Copy out each line exactly as it appears.

_____

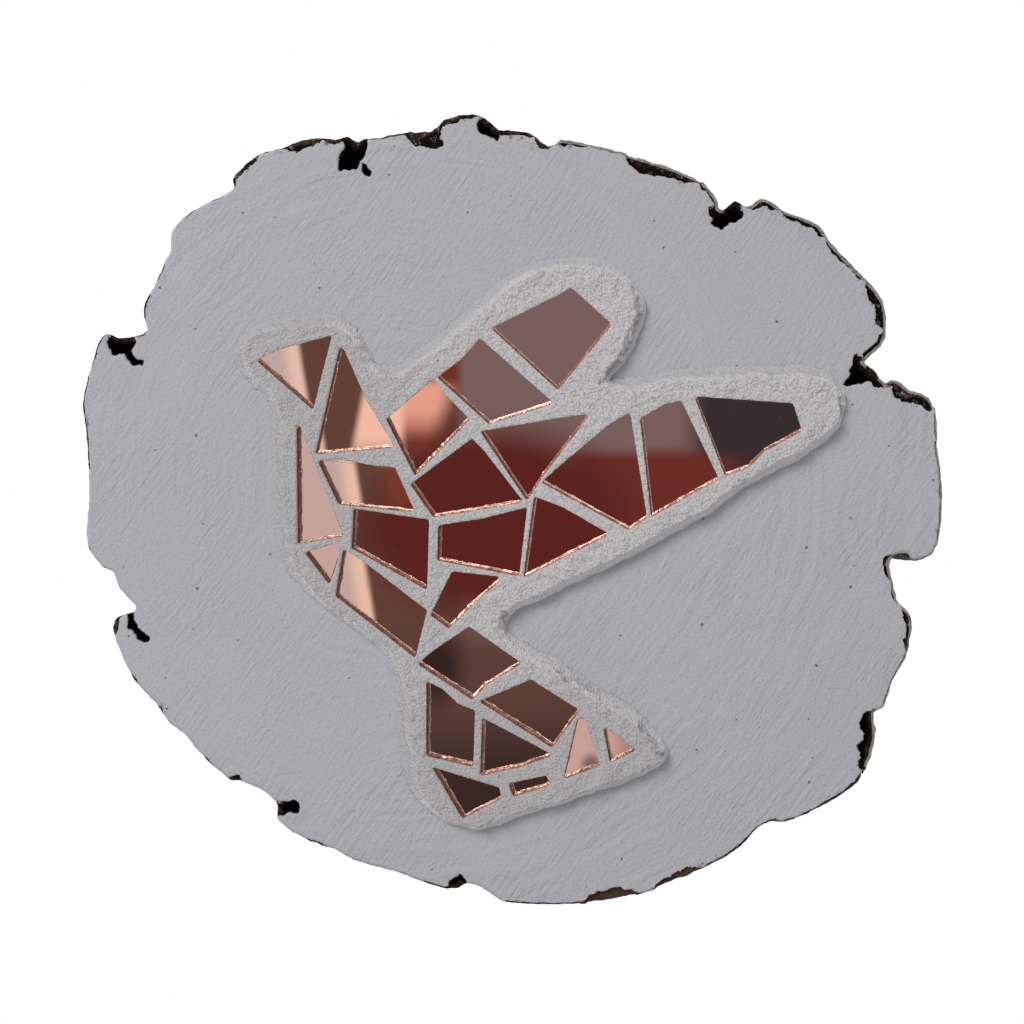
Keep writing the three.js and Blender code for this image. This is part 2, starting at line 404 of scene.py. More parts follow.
def merged_copy(node_name, piece_name):
    """A new piece with the shape of a node, its loose triangles joined up."""
    piece = bpy.data.objects.new(piece_name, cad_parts[node_name].data.copy())
    bpy.context.scene.collection.objects.link(piece)
    piece.data.materials.clear()
    pick(piece)
    bpy.ops.object.mode_set(mode="EDIT")
    bpy.ops.mesh.select_all(action="SELECT")
    bpy.ops.mesh.remove_doubles(threshold=MERGE_DISTANCE)
    bpy.ops.object.mode_set(mode="OBJECT")
    return piece


def apply_modifier(piece, kind, **settings):
    pick(piece)
    modifier = piece.modifiers.new(kind.title(), kind)
    for name, value in settings.items():
        setattr(modifier, name, value)
    bpy.ops.object.modifier_apply(modifier=modifier.name)


def thin_out(piece, triangles):
    """Takes triangles from the flat parts until as many are left as asked."""
    count = sum(len(polygon.vertices) - 2 for polygon in piece.data.polygons)
    if count > triangles:
        apply_modifier(piece, "DECIMATE", ratio=triangles / count)


def smooth_by_angle(piece, degrees):
    pick(piece)
    bpy.ops.object.shade_smooth_by_angle(angle=math.radians(degrees))


def vectors_of(rows, name):
    vectors = np.empty(len(rows) * 3, np.float32)
    rows.foreach_get(name, vectors)
    return vectors.reshape(-1, 3).astype(float)


def points_of(mesh):
    return vectors_of(mesh.vertices, "co")


def normals_of(mesh):
    return vectors_of(mesh.vertex_normals, "vector")


def move_points(mesh, points):
    mesh.vertices.foreach_set("co", points.astype(np.float32).ravel())
    mesh.update()


def store(mesh, name, values):
    attribute = mesh.attributes.new(name, "FLOAT", "POINT")
    attribute.data.foreach_set("value", values.astype(np.float32))


def smoothstep(values, low, high):
    share = np.clip((values - low) / (high - low), 0, 1)
    return share * share * (3 - 2 * share)


def lumps(points, size, seed):
    """Smooth random values of -1 to 1 at points in space, with lumps of the size given."""
    cell = points / np.asarray(size)
    corner = np.floor(cell).astype(np.int64)
    share = cell - corner
    share = share * share * (3 - 2 * share)
    total = np.zeros(len(points))
    for step in product((0, 1), repeat=points.shape[1]):
        at = corner + np.array(step)
        mix = at @ np.array([374761393, 668265263, 1442695041][:at.shape[1]]) + seed * 97531
        mix = (mix ^ (mix >> 13)) * 1274126177 & 0x7FFFFFFF
        mix = (mix ^ (mix >> 11)) * 668265263 & 0x7FFFFFFF
        weight = np.prod(np.where(np.array(step) == 1, share, 1 - share), axis=1)
        total += weight * (mix / 0x3FFFFFFF - 1)
    return total


def rough(points, size, seed, octaves=3):
    """Lumps on lumps, each half the size of those before."""
    sizes = [np.asarray(size) / 2 ** octave for octave in range(octaves)]
    layers = [lumps(points, s, seed + octave) / 2 ** octave for octave, s in enumerate(sizes)]
    return sum(layers) / sum(1 / 2 ** octave for octave in range(octaves))


def finder(flat_points):
    """A tree that finds the nearest of some points, given as x and z."""
    tree = KDTree(len(flat_points))
    for index, (x, z) in enumerate(flat_points):
        tree.insert((x, 0, z), index)
    tree.balance()
    return tree


def outline_at(mesh, depth):
    """The closed outline at one depth, anticlockwise seen from the front, as (x, z) points."""
    level = {v.index for v in mesh.vertices if abs(v.co.y - depth) < LEVEL_TOLERANCE}
    flat = [polygon for polygon in mesh.polygons if level.issuperset(polygon.vertices)]
    inner = Counter(key for polygon in flat for key in polygon.edge_keys)
    beside = defaultdict(list)
    for edge in mesh.edges:
        if level.issuperset(edge.vertices) and inner[edge.key] < 2:
            beside[edge.vertices[0]].append(edge.vertices[1])
            beside[edge.vertices[1]].append(edge.vertices[0])
    walk = [min(beside)]
    while True:
        onward = [v for v in beside[walk[-1]] if v not in walk[-2:]]
        if not onward or onward[0] == walk[0]:
            break
        walk.append(onward[0])
    points = np.array([(mesh.vertices[v].co.x, mesh.vertices[v].co.z) for v in walk])
    after = np.roll(points, -1, axis=0)
    area = np.sum(points[:, 0] * after[:, 1] - after[:, 0] * points[:, 1])
    return points if area > 0 else points[::-1]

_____

== Full response ==
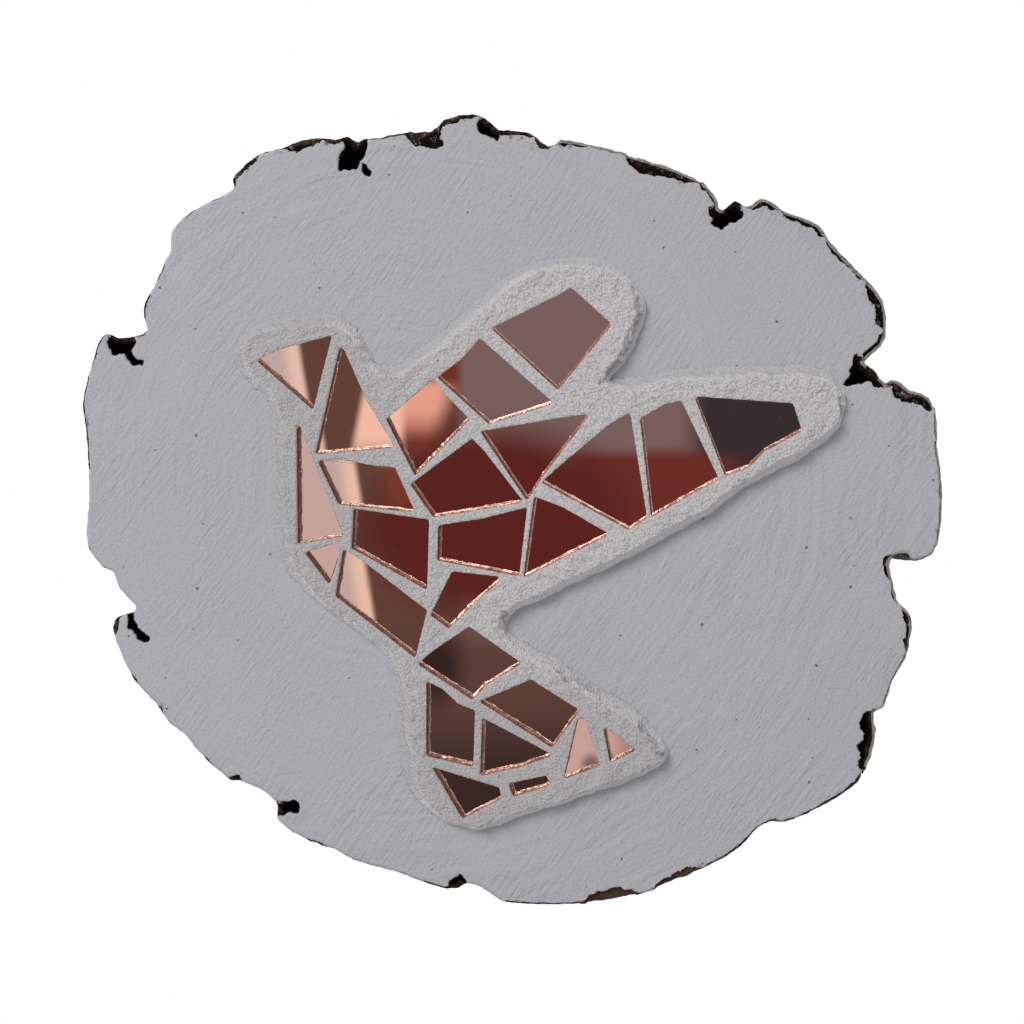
Keep writing the three.js and Blender code for this image. This is part 2, starting at line 404 of scene.py. More parts follow.
def merged_copy(node_name, piece_name):
    """A new piece with the shape of a node, its loose triangles joined up."""
    piece = bpy.data.objects.new(piece_name, cad_parts[node_name].data.copy())
    bpy.context.scene.collection.objects.link(piece)
    piece.data.materials.clear()
    pick(piece)
    bpy.ops.object.mode_set(mode="EDIT")
    bpy.ops.mesh.select_all(action="SELECT")
    bpy.ops.mesh.remove_doubles(threshold=MERGE_DISTANCE)
    bpy.ops.object.mode_set(mode="OBJECT")
    return piece


def apply_modifier(piece, kind, **settings):
    pick(piece)
    modifier = piece.modifiers.new(kind.title(), kind)
    for name, value in settings.items():
        setattr(modifier, name, value)
    bpy.ops.object.modifier_apply(modifier=modifier.name)


def thin_out(piece, triangles):
    """Takes triangles from the flat parts until as many are left as asked."""
    count = sum(len(polygon.vertices) - 2 for polygon in piece.data.polygons)
    if count > triangles:
        apply_modifier(piece, "DECIMATE", ratio=triangles / count)


def smooth_by_angle(piece, degrees):
    pick(piece)
    bpy.ops.object.shade_smooth_by_angle(angle=math.radians(degrees))


def vectors_of(rows, name):
    vectors = np.empty(len(rows) * 3, np.float32)
    rows.foreach_get(name, vectors)
    return vectors.reshape(-1, 3).astype(float)


def points_of(mesh):
    return vectors_of(mesh.vertices, "co")


def normals_of(mesh):
    return vectors_of(mesh.vertex_normals, "vector")


def move_points(mesh, points):
    mesh.vertices.foreach_set("co", points.astype(np.float32).ravel())
    mesh.update()


def store(mesh, name, values):
    attribute = mesh.attributes.new(name, "FLOAT", "POINT")
    attribute.data.foreach_set("value", values.astype(np.float32))


def smoothstep(values, low, high):
    share = np.clip((values - low) / (high - low), 0, 1)
    return share * share * (3 - 2 * share)


def lumps(points, size, seed):
    """Smooth random values of -1 to 1 at points in space, with lumps of the size given."""
    cell = points / np.asarray(size)
    corner = np.floor(cell).astype(np.int64)
    share = cell - corner
    share = share * share * (3 - 2 * share)
    total = np.zeros(len(points))
    for step in product((0, 1), repeat=points.shape[1]):
        at = corner + np.array(step)
        mix = at @ np.array([374761393, 668265263, 1442695041][:at.shape[1]]) + seed * 97531
        mix = (mix ^ (mix >> 13)) * 1274126177 & 0x7FFFFFFF
        mix = (mix ^ (mix >> 11)) * 668265263 & 0x7FFFFFFF
        weight = np.prod(np.where(np.array(step) == 1, share, 1 - share), axis=1)
        total += weight * (mix / 0x3FFFFFFF - 1)
    return total


def rough(points, size, seed, octaves=3):
    """Lumps on lumps, each half the size of those before."""
    sizes = [np.asarray(size) / 2 ** octave for octave in range(octaves)]
    layers = [lumps(points, s, seed + octave) / 2 ** octave for octave, s in enumerate(sizes)]
    return sum(layers) / sum(1 / 2 ** octave for octave in range(octaves))


def finder(flat_points):
    """A tree that finds the nearest of some points, given as x and z."""
    tree = KDTree(len(flat_points))
    for index, (x, z) in enumerate(flat_points):
        tree.insert((x, 0, z), index)
    tree.balance()
    return tree


def outline_at(mesh, depth):
    """The closed outline at one depth, anticlockwise seen from the front, as (x, z) points."""
    level = {v.index for v in mesh.vertices if abs(v.co.y - depth) < LEVEL_TOLERANCE}
    flat = [polygon for polygon in mesh.polygons if level.issuperset(polygon.vertices)]
    inner = Counter(key for polygon in flat for key in polygon.edge_keys)
    beside = defaultdict(list)
    for edge in mesh.edges:
        if level.issuperset(edge.vertices) and inner[edge.key] < 2:
            beside[edge.vertices[0]].append(edge.vertices[1])
            beside[edge.vertices[1]].append(edge.vertices[0])
    walk = [min(beside)]
    while True:
        onward = [v for v in beside[walk[-1]] if v not in walk[-2:]]
        if not onward or onward[0] == walk[0]:
            break
        walk.append(onward[0])
    points = np.array([(mesh.vertices[v].co.x, mesh.vertices[v].co.z) for v in walk])
    after = np.roll(points, -1, axis=0)
    area = np.sum(points[:, 0] * after[:, 1] - after[:, 0] * points[:, 1])
    return points if area > 0 else points[::-1]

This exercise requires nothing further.